2. Sprinkle 1/2 to 1 teaspoon of kosher/sea salt PER SIDE. Use the photos at beginning of the post as guide on how much salt. For every inch thickness of steak, let sit at room temperature for 1 hour.
If you don’t have that much time — well then, add more salt, cut back the time it sits. It’s all related:
Thickness of meat : Amount of Salt : Time
And vice-versa, if you need to stretch your time, use less salt. Example: the above steaks that are 1.25″ thick – I should salt for 1 hour 15 minutes. But if my timing works out that I’m not grilling for 2 hours – then I’ll cut back on the salt and let it sit for 2 hours.
If you want to salt for more than 2 hours or overnight – sprinkle the steak with 1/2 the amount of salt that I’ve instructed (look at photos for reference), cover with plastic wrap and refrigerate.
3. Rinse all salt off on both sides, pat very dry with paper towels on both sides <- that part is important. Season with fresh ground pepper (no more salt is needed). Grill to your liking. Top with Garlic-Herb Butter immediately to let it oooooze and aaaahhze all over the steak.
1 stick of unsalted butter, softened (not melted, just softened)
handful of fresh herbs (any combination is fine. My fav is basil and parsley)
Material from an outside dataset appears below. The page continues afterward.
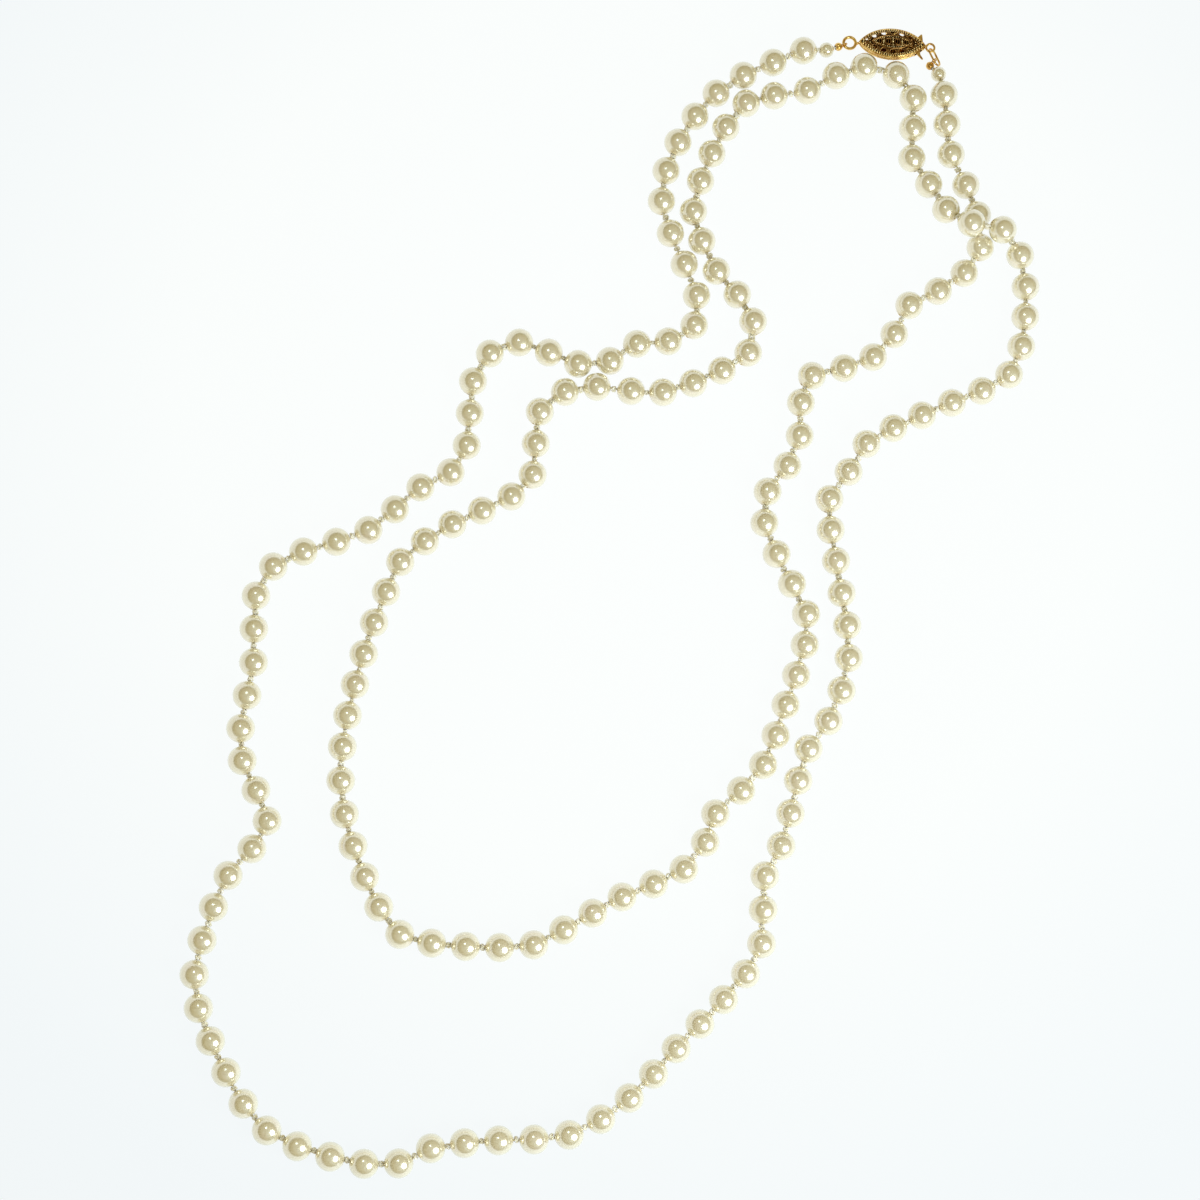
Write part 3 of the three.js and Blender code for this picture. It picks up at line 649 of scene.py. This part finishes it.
def lay_pearls():
    """The sections' pearls and knots, then the loose pearls, then the knots between those."""
    draw = random.Random(KNOT_SEED)
    hook_side = PEARL_COUNT - LOOSE_PEARLS
    sections = math.ceil((PEARL_COUNT - 2 * LOOSE_PEARLS) / SECTION_PEARLS)
    for k in range(sections):
        number = f"{k + 1:02d}"
        first = LOOSE_PEARLS + 1 + k * SECTION_PEARLS
        end = min(first + SECTION_PEARLS, hook_side + 1)
        node = "strand_section_" + number
        string_pearls("pearls_of_section_" + number, range(first, end), node, "necklace")
        tie_knots("knots_of_section_" + number, range(first, min(end, hook_side)), "necklace", draw)
    last_number = len(BEADS) - 1
    loose = {0: "small_pearl_box_end", last_number: "small_pearl_hook_end"}
    for n in [*range(1, LOOSE_PEARLS + 1), *range(hook_side + 1, PEARL_COUNT + 1)]:
        loose[n] = f"pearl_{n:03d}"
    for n, node in loose.items():
        string_pearls("nacre_of_" + node, [n], node, node + "_turning")
    tie_knots("knots_at_the_box", range(LOOSE_PEARLS + 1), "necklace", draw)
    tie_knots("knots_at_the_hook", range(hook_side, last_number), "strand_end", draw)


lay_pearls()

# ---- The clasp, in its own frame: x towards the hook end, z up ----

PAINTED_SHADE_FINISH, SHADED_WIRE_FINISH, HIGHLIGHT_FINISH = 1, 2, 3  # places in the front shell's list of materials
ARC_STEPS = 48
HOLE_STEPS = 24
SCROLL_STEPS = 22
RING_STEPS = 40
WIRE_SIDES = 8
RING_SIDES = 12
BLOB_RINGS = 8
SHARP_ANGLE = math.radians(50)

ARC_RADIUS = (BOX_HALF_LENGTH**2 + BOX_HALF_WIDTH**2) / (2 * BOX_HALF_WIDTH)
ARC_DROP = ARC_RADIUS - BOX_HALF_WIDTH


def edge_at(x):
    """Half the width of the pointed oval at x."""
    return math.sqrt(ARC_RADIUS**2 - x * x) - ARC_DROP


def oval(inset):
    """The pointed oval at a distance in from the box's edge, anticlockwise from the hook's end."""
    radius = ARC_RADIUS - inset
    half = math.acos(ARC_DROP / radius)
    angles = np.linspace(half, -half, ARC_STEPS, endpoint=False)
    upper = np.stack([radius * np.sin(angles), radius * np.cos(angles) - ARC_DROP], axis=1)
    return np.concatenate([upper, -upper])


def ellipse(centre, halves):
    angles = np.arange(HOLE_STEPS) * 2 * math.pi / HOLE_STEPS
    return np.stack([np.cos(angles), np.sin(angles)], axis=1) * halves + centre


def pierced(places, halves):
    """The outlines of the holes at the given places, on both sides of the box."""
    return [ellipse((x, side * (edge_at(x) - inset)), halves) for x, inset in places for side in (1, -1)]


def dome_height(x, y, dome, deeper=0.0):
    """The height of a dome over (x, y), or of the surface a wall's thickness inside it."""
    middle, height = dome
    height -= math.copysign(deeper, height)
    share = (x / (DOME_HALF_LENGTH - deeper)) ** 2 + (y / (DOME_HALF_WIDTH - deeper)) ** 2
    return middle + height * np.sqrt(np.maximum(0.0, 1 - share))


def on_dome(path, dome, lift):
    """A flat path brought up to the dome and lifted off it along its normal."""
    path = np.asarray(path, float)
    x, y = path[:, 0], path[:, 1]
    z = dome_height(x, y, dome)
    middle, height = dome
    normals = np.stack([x / DOME_HALF_LENGTH**2, y / DOME_HALF_WIDTH**2, (z - middle) / height**2], axis=1)
    normals /= np.linalg.norm(normals, axis=1, keepdims=True)
    return np.stack([x, y, z], axis=1) + lift * normals


def inside(polygon, points):
    """Which points lie inside a polygon."""
    x, y = points[:, 0], points[:, 1]
    result = np.zeros(len(points), bool)
    for (ax, ay), (bx, by) in zip(polygon, np.roll(polygon, -1, axis=0)):
        crosses = (ay > y) != (by > y)
        with np.errstate(divide="ignore", invalid="ignore"):
            result ^= crosses & (x < (bx - ax) * (y - ay) / (by - ay) + ax)
    return result


def add_plate(shape, edge, holes, top, bottom, spacing, finish=0):
    """A closed sheet with holes in it, between two heights that are functions of x and y."""
    loops = [np.asarray(edge, float), *holes]
    corners, borders = [], []
    for loop in loops:
        count, start = len(loop), len(corners)
        corners += [tuple(p) for p in loop]
        borders += [(start + i, start + (i + 1) % count) for i in range(count)]
    low, high = loops[0].min(axis=0), loops[0].max(axis=0)
    rows = [np.arange(a + spacing / 2, b, spacing) for a, b in zip(low, high)]
    grid = np.stack(np.meshgrid(*rows), axis=-1).reshape(-1, 2)
    rim = np.array(corners)
    clear = np.array([np.min(np.hypot(*(rim - p).T)) > 0.4 * spacing for p in grid], bool)
    grid = grid[clear & inside(loops[0], grid)]
    corners += [tuple(p) for p in grid]
    points, _, triangles, *_ = delaunay_2d_cdt([Vector(c) for c in corners], borders, [], 0, 1e-6)
    flat = np.array([tuple(p) for p in points])
    middles = np.array([flat[list(t)].mean(axis=0) for t in triangles])
    keep = inside(loops[0], middles)
    for hole in loops[1:]:
        keep &= ~inside(hole, middles)
    kept = [tuple(t) for t, k in zip(triangles, keep) if k]
    upper = np.column_stack([flat, top(flat[:, 0], flat[:, 1])])
    lower = np.column_stack([flat, bottom(flat[:, 0], flat[:, 1])])
    count = len(flat)
    faces = kept + [tuple(i + count for i in reversed(t)) for t in kept]
    sides = {(t[i], t[(i + 1) % len(t)]) for t in kept for i in range(len(t))}
    faces += [(b, a, a + count, b + count) for a, b in sides if (b, a) not in sides]
    shape.add(np.concatenate([upper, lower]), faces, finish)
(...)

1-3 cloves of garlic, smushed in garlic press
To make the Garlic-Herb Butter, combine all ingredients. Lay out a sheet of plastic wrap. Spoon butter mixture on wrap. Roll and shape butter into a log. Refrigerate to firm up for 30 minutes. Slice into 1/4” disks to top the grilled steaks. You can make butter up to 3 days in advance. Make sure you use unsalted butter – the steak is seasoned perfectly already.
Another use for herb butter?
Notice the consistency in ingredients (first photo and the one below): perfect steak always go so well with homemade shoestring fries or homemade potato chips. The green stuff is just to give color to the plate. Unless it has garlic-herb butter slathered all over it too.
*NOTE – I’ve been getting a lot of spam lately, just on this post, so I’ve closed off comments. Thank you!